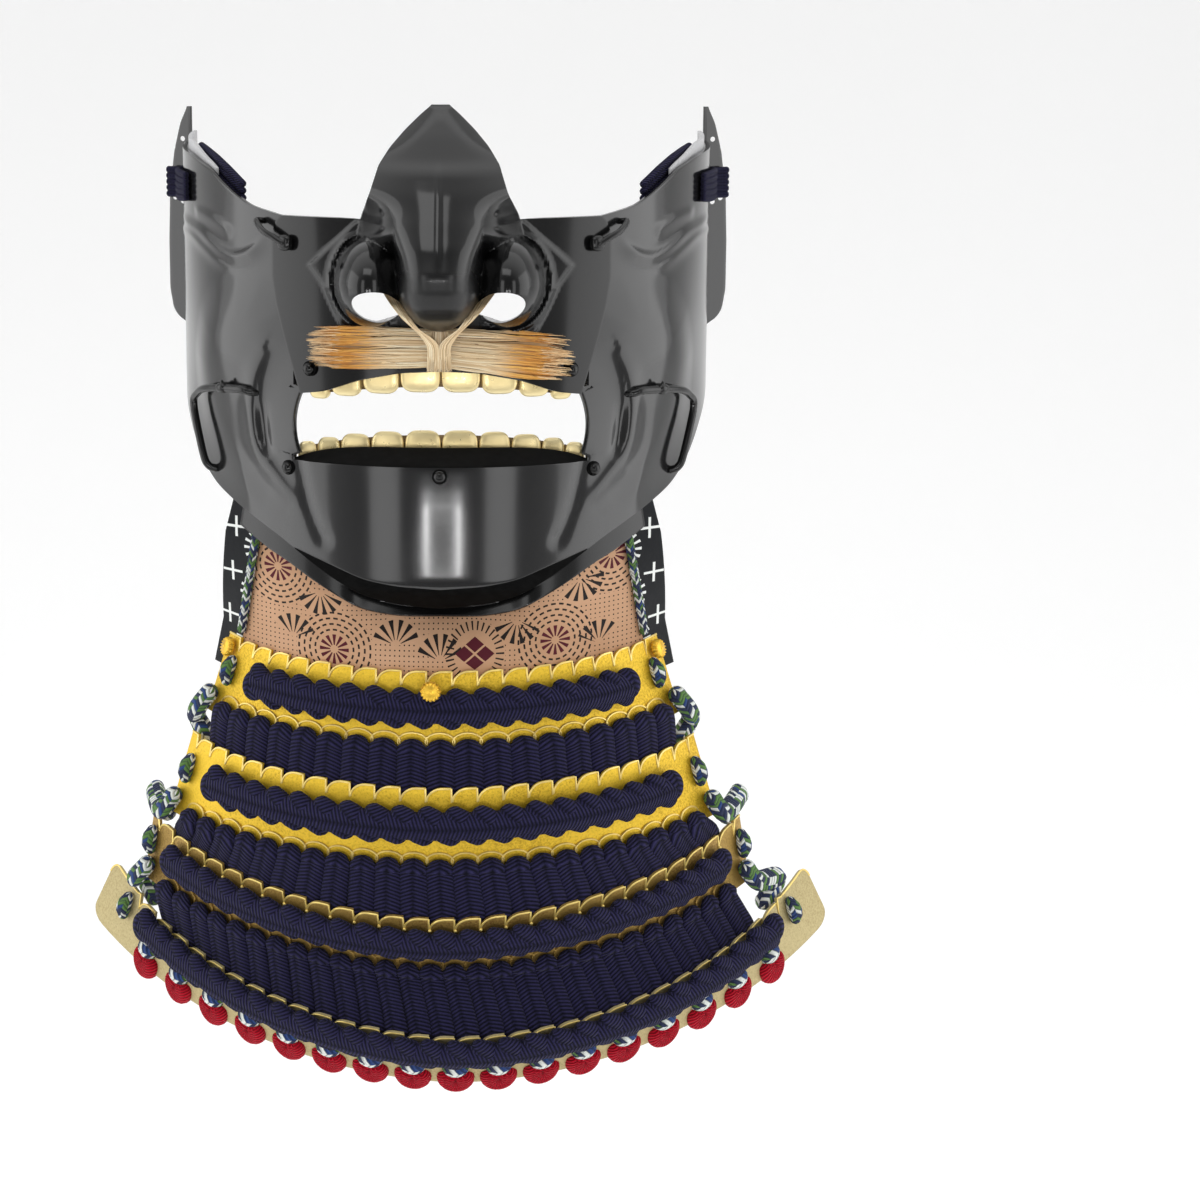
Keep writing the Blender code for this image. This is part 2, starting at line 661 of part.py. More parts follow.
def nose_hooks():
    """Wire hooks that hold the nose plate to the cheeks."""
    for side in SIDES:
        start = [plate_point(side * 46.0, 91.0, out) for out in (GAP, 2.2)]
        middle = shell_point(side * 36.5, 94.5, 5.4)
        end = [shell_point(side * 39.4, 97.0, out) for out in (3.0, GAP + 0.2)]
        path = smooth_path([*start, middle, *end], 2)
        shares = [2.0, 2.0, 1.9, 1.3] + [1.0] * (len(path) - 4)
        sweep(f"nose_hook_{SIDE_NAMES[side]}", path, HOOK_RADIUS, HOOK_RADIUS, BLACK_IRON, sides=6,
              up=(0, 0, 1), shares=shares)


def rivets():
    """Round rivet heads on the chin, the jaw and the nose plate."""
    head = [(RIVET_RADIUS, GAP), (RIVET_RADIUS, 0.7), (1.1, 1.35), (0.4, 1.6)]
    dome("rivet_chin", shell_point(0, 21.5), (0, -1, 0), head, BLACK)
    for side in SIDES:
        turn = side * 33.0
        outward = shell_point(turn, 21.5, 1.0) - shell_point(turn, 21.5)
        dome(f"rivet_jaw_{SIDE_NAMES[side]}", shell_point(turn, 21.5), outward, head, BLACK)
        outward = plate_point(side * 39.0, 53.0, 1.0) - plate_point(side * 39.0, 53.0)
        dome(f"rivet_lip_{SIDE_NAMES[side]}", plate_point(side * 39.0, 53.0), outward, head, BLACK)


def studs():
    """Gilt rosette studs: one at each end of the first lame and one over the middle of its roll."""
    for name, s, down, stem in (("left", -0.955, 3.6, 0.9), ("middle", -0.03, 4.4, 6.3), ("right", 0.955, 3.6, 0.9)):
        _, _, _, _, face = lame_frame(0, s)
        profile = [(0.8, GAP), (0.8, stem), (STUD_RADIUS, stem + 0.1), (STUD_RADIUS, stem + 0.9),
                   (2.1, stem + 1.9), (0.7, stem + 2.4)]
        dome(f"stud_{name}", lame_point(0, s, down), face, profile, GOLD)


def side_cords():
    """Speckled cords at the lames' ends: a loop from each lame to the next, and a knot on each lame."""
    for index in range(4):
        data = LAMES[index]
        for side in SIDES:
            name = f"{SIDE_NAMES[side]}_{index + 1}"
            s = side * (0.945, 0.985, 0.985, 1.012)[index]
            _, tangent, _, down, face = lame_frame(index, s)
            blob(f"knot_{name}", lame_point(index, s, data["roll"], GAP + 2.35),
                 (tangent * 2.2, face * 2.2, down * 4.4), SPECKLED)
            if index == 3:
                continue
            start = lame_point(index, side * 0.962, data["high"] - 7.0, GAP + LOOP_RADIUS + 0.2)
            edge = lame_point(index, side * 0.99, data["high"] - 0.5, GAP + LOOP_RADIUS + 1.2)
            over = lame_point(index + 1, side * 1.06, -LOOP_RADIUS - 1.6, -3.0)
            end = lame_point(index + 1, side, 0.5, -(LAME_PLATE + GAP + LOOP_RADIUS + 1.4))
            sweep(f"side_loop_{name}", smooth_path([start, edge, over, end], 2), LOOP_RADIUS, LOOP_RADIUS,
                  SPECKLED, sides=6, up=(side, 0, 0.4))


def tie_cords():
    """The navy tie cords over the ear strips, with the grey liners and the cord ends inside."""
    for side in SIDES:
        name = SIDE_NAMES[side]
        path = [shell_point(side * turn, 104.5 + (97 - turn) * 0.02, GAP + 1.75) for turn in (70, 76, 82, 88, 92.5)]
        ear = shell_point(side * BEND_TURN, 104.0)
        for reach in (3.0, 7.4):
            path.append(ear + np.array([side * reach, 0.6 * reach - 2.6 - GAP, 0.0]))
        sweep(f"tie_cord_{name}", path, 5.0, 1.3, NAVY, sides=6)
        outer, inner = [], []
        for lift in (-9.0, 0.0, 3.4):
            outer_row, inner_row = [], []
            for turn in (58, 65, 72, 79, 86, 91, 95.5):
                z = along(BROW_LINE, turn) + lift * (1.0 if lift < 0 else min((turn - 54) / 20, 1))
                outer_row.append(shell_point(side * turn, z, -(PLATE + GAP + 0.1)))
                inner_row.append(shell_point(side * turn, z, -(PLATE + GAP + 1.3)))
            outer.append(outer_row)
            inner.append(inner_row)
        sheet(f"ear_liner_{name}", np.array(outer), np.array(inner), GREY_LEATHER)
        path = [shell_point(side * turn, along(BROW_LINE, turn) - 1.5, -(PLATE + 2 * GAP + 1.3 + 1.8))
                for turn in (50, 56, 62, 68, 74)]
        sweep(f"tie_end_{name}", path, 4.6, 1.4, NAVY, sides=6)


def moustache_tie():
    """The band that binds the moustache at its middle."""
    outer, inner = [], []
    for z, deep in ((55.0, 0.0), (56.4, 3.2), (64.4, 3.4), (65.4, 0.6)):
        outer_row, inner_row = [], []
        for x in (-3.2, 0.0, 3.2):
            seat = plate_point(x, z, 2 * GAP + 1.2) + (0, -deep - 0.25, 0)
            outer_row.append(seat + (0, -0.9, 0))
            inner_row.append(seat)
        outer.append(outer_row)
        inner.append(inner_row)
    return sheet("moustache_tie", np.array(outer), np.array(inner), HAIR)


def main():
    clear_scene()
    mask_shell()
    throat_rim()
    nose_plate()
    upper_teeth()
    lower_teeth()
    moustache()
    moustache_tie()
    cheek_bars()
    nose_hooks()
    rivets()
    throat_leather()
    side_leathers()
    for index in range(4):
        lame(index)
        roll(index)
    for index in range(3):
        lacing(index)
    side_cords()
    hem_cords()
    studs()
    tie_cords()


main()
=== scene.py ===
"""Looks of the half mask with its laced throat guard.

Lengths are in millimetres and are scaled to metres when a piece is finished. The face looks along -Y.
"""
import math
import random

import bmesh
import bpy
import numpy as np
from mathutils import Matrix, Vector

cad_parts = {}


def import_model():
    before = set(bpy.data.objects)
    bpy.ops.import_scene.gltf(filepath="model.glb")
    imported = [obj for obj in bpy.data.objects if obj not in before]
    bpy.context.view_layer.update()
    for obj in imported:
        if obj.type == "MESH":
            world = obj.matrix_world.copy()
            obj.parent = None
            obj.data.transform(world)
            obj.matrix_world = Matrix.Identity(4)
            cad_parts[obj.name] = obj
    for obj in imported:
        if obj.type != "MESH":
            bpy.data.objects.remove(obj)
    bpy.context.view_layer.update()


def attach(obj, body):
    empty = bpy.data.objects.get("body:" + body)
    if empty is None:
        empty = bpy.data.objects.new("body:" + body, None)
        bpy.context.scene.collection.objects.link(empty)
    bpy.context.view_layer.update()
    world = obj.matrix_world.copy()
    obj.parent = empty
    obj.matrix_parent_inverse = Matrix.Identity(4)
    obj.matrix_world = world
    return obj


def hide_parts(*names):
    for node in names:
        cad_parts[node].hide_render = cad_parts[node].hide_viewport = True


MM = 0.001
SIDES = (-1, 1)
SIDE_NAMES = {-1: "left", 1: "right"}
CHANCE = random.Random(4)

# Mask plate: the same driving sizes as its solid
PLATE = 1.6
GAP = 0.3
HALF_WIDTH = 87.0
SHELL_DEPTH = 88.0
BEND_TURN = 97.0
MOUTH_HALF = 45.7
LIP_Z = 24.0
LIP_RISE = 36.0
LEDGE_DEPTH = 12.0
NOTCH_HALF = 41.6
MOUTH_TOP = 46.6
JAW_LINE = [(0, -22), (9, -20.5), (16, -17.5), (26, -9), (35, -1), (42, 3.5), (49, 7.5), (57, 12), (64, 18),
            (74, 29), (84, 37), (97, 44)]
BROW_LINE = [(0, 99), (33, 98.5), (44, 101.5), (50, 105.5), (59, 112), (70, 115.5), (97, 118)]
EAR_EDGE = [(56, 87), (58, 91.0), (61, 93.2), (68, 94.4), (84, 94.4), (100, 93.8), (114, 92.0), (123.5, 89.6),
            (129, 87.0)]
CHIN_FRONT = [(-23, 4.5), (-20, 0.5), (-15, -5.7), (-12, -6.5), (-6, -6.73), (0, -6.87), (5, -6.9),
              (12, -6.83), (18, -6.67), (24, -6.4), (46, -3), (60, -1.5), (99, 2)]
SHELL_TOP = 118.0

# The strip before the ear: its ends, where it starts, and how far it runs back for each millimetre outward
EAR_BOTTOM = 56.0
EAR_TOP = 129.0
BEND_X = 86.35
EAR_LEAN = 0.6
EAR_HOLES = [(91.4, 121.2), (88.9, 118.2), (92.4, 115.4), (92.0, 98.6), (89.2, 97.4)]
EAR_HOLE_RADIUS = 0.85

# Relief of the cheeks, as (turn from the front in degrees, height) on the plate, and a degree in millimetres
DEGREE = 1.5
NASO_RIDGE = [(39.0, 56), (41.0, 49), (41.9, 42), (41.9, 36), (41.2, 29), (38.6, 22.5), (34.5, 16),
              (31.5, 12.0)]
NASO_GROOVE = [(39.4, 42), (39.6, 35), (38.9, 27), (37.6, 23)]
CHEEK_BULGE = [(36.5, 68), (41.5, 73.5), (47, 74.6), (53, 71), (58, 63), (60.6, 52), (60.5, 42), (58.5, 33),
               (54, 24), (48, 15.5), (44.5, 12), (42.5, 20), (43.4, 32), (42.8, 44), (40, 54), (36.8, 61)]
UPPER_WRINKLE = [(68, 98.6), (62.4, 97.7), (57, 96.4), (52.5, 94.4), (48.8, 92.2)]
LOWER_WRINKLE = [(86, 94.2), (77, 94.6), (68.8, 93.3), (62, 91.9), (56, 88.6), (51.7, 86.4), (48, 85.6),
                 (44.5, 86.6), (41.6, 88.8), (38.2, 93.3)]
LIGHT_WRINKLE = [(90, 90.5), (77.2, 90.4), (68.2, 89.6), (61, 86.6), (54, 83.0), (47.6, 81.1)]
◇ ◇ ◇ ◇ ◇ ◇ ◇
◆ **Work to be completed**:
Quote nothing but the lines that run from the line containing "throat_leather()" through the line containing "for node in", keeping both of them word for word.

◆ **Exercise response**:
    throat_leather()
    side_leathers()
    for index in range(4):
        lame(index)
        roll(index)
    for index in range(3):
        lacing(index)
    side_cords()
    hem_cords()
    studs()
    tie_cords()


main()
=== scene.py ===
"""Looks of the half mask with its laced throat guard.

Lengths are in millimetres and are scaled to metres when a piece is finished. The face looks along -Y.
"""
import math
import random

import bmesh
import bpy
import numpy as np
from mathutils import Matrix, Vector

cad_parts = {}


def import_model():
    before = set(bpy.data.objects)
    bpy.ops.import_scene.gltf(filepath="model.glb")
    imported = [obj for obj in bpy.data.objects if obj not in before]
    bpy.context.view_layer.update()
    for obj in imported:
        if obj.type == "MESH":
            world = obj.matrix_world.copy()
            obj.parent = None
            obj.data.transform(world)
            obj.matrix_world = Matrix.Identity(4)
            cad_parts[obj.name] = obj
    for obj in imported:
        if obj.type != "MESH":
            bpy.data.objects.remove(obj)
    bpy.context.view_layer.update()


def attach(obj, body):
    empty = bpy.data.objects.get("body:" + body)
    if empty is None:
        empty = bpy.data.objects.new("body:" + body, None)
        bpy.context.scene.collection.objects.link(empty)
    bpy.context.view_layer.update()
    world = obj.matrix_world.copy()
    obj.parent = empty
    obj.matrix_parent_inverse = Matrix.Identity(4)
    obj.matrix_world = world
    return obj


def hide_parts(*names):
    for node in names:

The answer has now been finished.